1 Danilo Di Luca (Liquigas-Bianchi) 39.22.19
2 Ivan Basso (Team CSC) 0.09
3 Paolo Savoldelli (Discovery) 0.35
4 Damiano Cunego (Lampre-Caffita) 1.15
5 Dario Cioni (Liquigas-Bianchi) 1.27
6 Stefano Garzelli (Liquigas-Bianchi) 1.35
7 Marzio Bruseghin (Fassa Bortolo) 1.38
8 Serguei Gonchar (Domina Vacanze) 1.39
9 Markus Fothen (Gerolsteiner) 2.10
10 Gilberto Simoni (Lampre-Caffita) 2.11
11 Vladimir Karpets (Illes Balears) 2.24
12 Paolo Bettini (QuickStep) 2.25
13 Michele Scarponi (Liberty Seguros) 2.28
14 Emanuele Sella (Panaria) 3.09
15 Juan Manuel Garate (Saunier Duval) 3.18

On The Menu
The Giro is about to get medieval. The early formalities have been taken care of, and now it’s mountains and more mountains on the menu. The rest of this week will more than likely put the Giro title within the reach of only a small handful of riders.

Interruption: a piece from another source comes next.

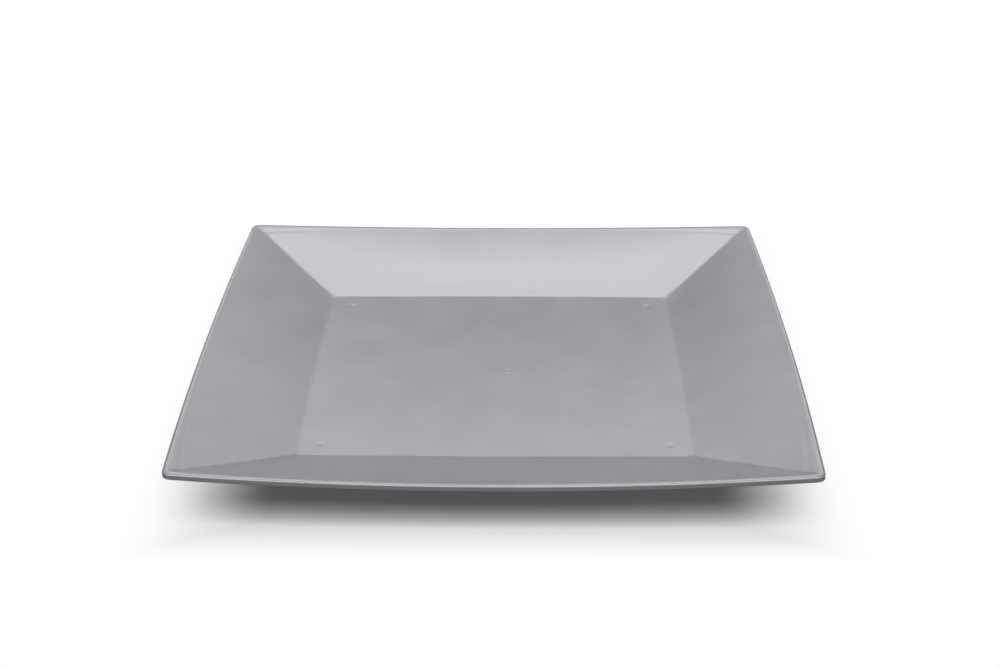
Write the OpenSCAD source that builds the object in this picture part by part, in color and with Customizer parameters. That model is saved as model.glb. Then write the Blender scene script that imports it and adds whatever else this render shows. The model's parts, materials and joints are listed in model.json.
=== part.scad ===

After an easy, but long stage that should end in a big time bunch sprint the race heads into the Dolomiti on Thursday. Stage 11 will include four classified climbs, including the mountaintop finish to Zoldo Alto. Stage 12 will more or less be a transfer stage to the next big mountain stage. If the sprinters can make it over the big climb of the Passo di San Pellegrino at the beginning of the stage, there could well be a bunch kick in Rovereto. Saturday’s Stage 13 will feature 6 classified climbs in the heart of the Dolomiti – Costalunga (1745 m), Sella (2244 m), Gardena (2121 m), Erbe (2004 m), Eores (1863 m), and then the final finishing climb to Ortisei/St. Ulrich. Sunday will cap off a ridiculous hard second half of the week with a crossing of the Cima Coppi – Passo dello Stelvio, followed by the climb of the Foscagno before the finish in the winter sport haven of Livigno.